• Written task
Repeat exactly and only the lines from the line containing "Write part 4" through the line containing "end blocks, top", both included.

____ Supplied records

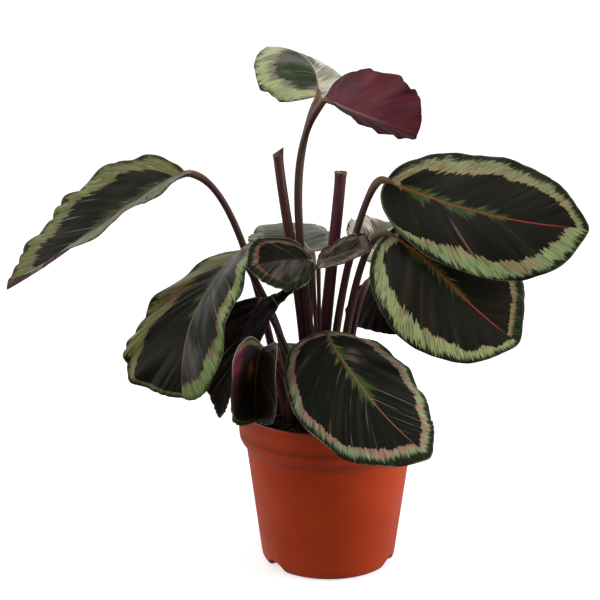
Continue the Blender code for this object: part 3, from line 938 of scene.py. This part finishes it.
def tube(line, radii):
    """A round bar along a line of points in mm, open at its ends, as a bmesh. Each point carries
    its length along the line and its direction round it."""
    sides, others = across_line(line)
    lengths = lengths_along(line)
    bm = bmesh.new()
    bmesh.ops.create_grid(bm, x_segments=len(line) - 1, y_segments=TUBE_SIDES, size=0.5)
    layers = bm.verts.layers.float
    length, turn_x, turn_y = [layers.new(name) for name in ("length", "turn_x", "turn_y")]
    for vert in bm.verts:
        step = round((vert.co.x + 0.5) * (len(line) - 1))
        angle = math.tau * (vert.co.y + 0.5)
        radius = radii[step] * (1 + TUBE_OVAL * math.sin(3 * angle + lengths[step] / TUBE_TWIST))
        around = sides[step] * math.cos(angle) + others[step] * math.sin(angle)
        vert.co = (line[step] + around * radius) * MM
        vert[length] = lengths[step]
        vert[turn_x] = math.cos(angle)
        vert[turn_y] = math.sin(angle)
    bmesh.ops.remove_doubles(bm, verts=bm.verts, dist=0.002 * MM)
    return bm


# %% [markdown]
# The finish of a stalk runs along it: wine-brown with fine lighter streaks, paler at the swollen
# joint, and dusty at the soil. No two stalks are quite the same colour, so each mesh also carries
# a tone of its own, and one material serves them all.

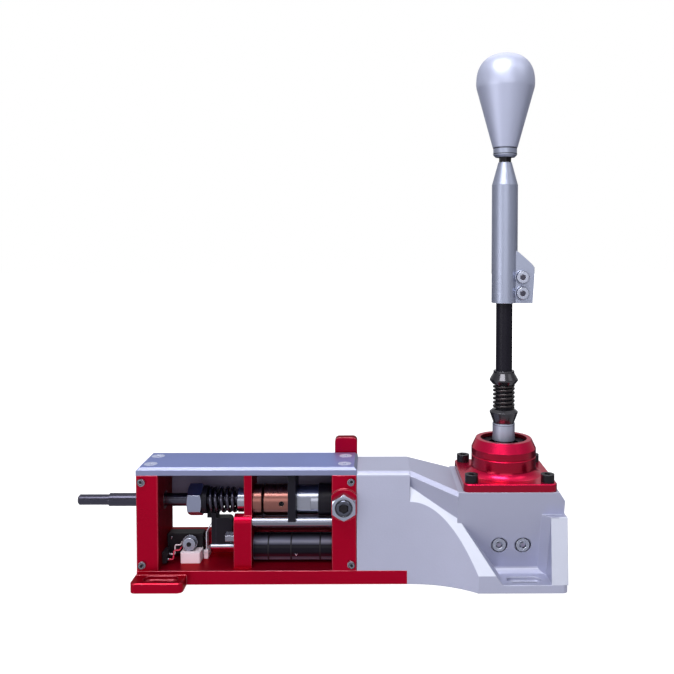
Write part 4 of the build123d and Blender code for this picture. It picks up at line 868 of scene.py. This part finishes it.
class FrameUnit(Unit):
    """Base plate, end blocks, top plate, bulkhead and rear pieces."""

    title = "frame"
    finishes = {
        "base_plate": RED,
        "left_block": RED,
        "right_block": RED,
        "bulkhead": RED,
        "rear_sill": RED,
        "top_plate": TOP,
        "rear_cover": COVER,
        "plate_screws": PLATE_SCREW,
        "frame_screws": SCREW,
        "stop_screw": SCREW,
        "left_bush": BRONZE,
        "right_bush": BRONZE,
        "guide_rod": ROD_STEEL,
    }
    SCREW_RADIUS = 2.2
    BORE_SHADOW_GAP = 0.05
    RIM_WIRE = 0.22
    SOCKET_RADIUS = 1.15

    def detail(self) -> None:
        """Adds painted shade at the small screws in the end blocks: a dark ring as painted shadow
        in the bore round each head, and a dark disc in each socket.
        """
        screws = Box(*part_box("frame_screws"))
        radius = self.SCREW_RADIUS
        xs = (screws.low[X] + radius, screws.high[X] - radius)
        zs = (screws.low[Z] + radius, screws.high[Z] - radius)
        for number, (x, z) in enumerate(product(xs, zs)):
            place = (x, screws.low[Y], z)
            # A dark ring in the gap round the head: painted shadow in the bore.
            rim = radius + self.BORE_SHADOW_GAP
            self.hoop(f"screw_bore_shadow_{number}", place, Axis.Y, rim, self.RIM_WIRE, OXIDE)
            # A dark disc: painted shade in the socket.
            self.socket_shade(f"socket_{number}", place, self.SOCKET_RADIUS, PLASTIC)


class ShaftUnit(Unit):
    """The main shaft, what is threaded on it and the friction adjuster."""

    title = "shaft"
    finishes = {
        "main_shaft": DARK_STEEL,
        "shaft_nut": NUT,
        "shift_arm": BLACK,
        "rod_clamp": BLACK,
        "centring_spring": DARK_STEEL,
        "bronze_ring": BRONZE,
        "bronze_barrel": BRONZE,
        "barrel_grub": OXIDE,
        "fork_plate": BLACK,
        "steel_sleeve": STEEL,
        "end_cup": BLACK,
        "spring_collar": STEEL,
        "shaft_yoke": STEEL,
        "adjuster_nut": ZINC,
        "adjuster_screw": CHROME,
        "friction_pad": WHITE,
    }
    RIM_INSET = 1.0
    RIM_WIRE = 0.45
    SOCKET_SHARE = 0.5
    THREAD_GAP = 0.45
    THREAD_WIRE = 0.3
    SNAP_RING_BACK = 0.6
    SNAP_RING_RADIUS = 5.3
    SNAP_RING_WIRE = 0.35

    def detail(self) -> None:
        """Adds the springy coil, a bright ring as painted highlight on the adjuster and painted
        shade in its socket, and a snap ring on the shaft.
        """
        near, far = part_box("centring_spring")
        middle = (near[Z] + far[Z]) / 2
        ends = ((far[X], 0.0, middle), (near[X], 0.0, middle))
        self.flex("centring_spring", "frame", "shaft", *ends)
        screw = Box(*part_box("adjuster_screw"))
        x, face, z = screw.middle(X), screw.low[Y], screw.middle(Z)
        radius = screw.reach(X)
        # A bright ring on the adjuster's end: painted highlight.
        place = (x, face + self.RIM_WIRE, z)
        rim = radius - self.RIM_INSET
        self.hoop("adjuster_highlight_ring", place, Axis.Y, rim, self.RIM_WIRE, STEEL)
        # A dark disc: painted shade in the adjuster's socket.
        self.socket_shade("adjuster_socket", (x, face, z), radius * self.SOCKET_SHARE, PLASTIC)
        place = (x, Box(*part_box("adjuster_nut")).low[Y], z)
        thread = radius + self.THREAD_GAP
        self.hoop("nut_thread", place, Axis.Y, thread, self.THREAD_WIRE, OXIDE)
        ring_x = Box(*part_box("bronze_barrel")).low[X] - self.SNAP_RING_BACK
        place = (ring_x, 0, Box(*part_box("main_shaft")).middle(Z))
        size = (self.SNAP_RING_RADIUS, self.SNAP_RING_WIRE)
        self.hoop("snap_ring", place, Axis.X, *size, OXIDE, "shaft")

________

• Result
Write part 4 of the build123d and Blender code for this picture. It picks up at line 868 of scene.py. This part finishes it.
class FrameUnit(Unit):
    """Base plate, end blocks, top plate, bulkhead and rear pieces."""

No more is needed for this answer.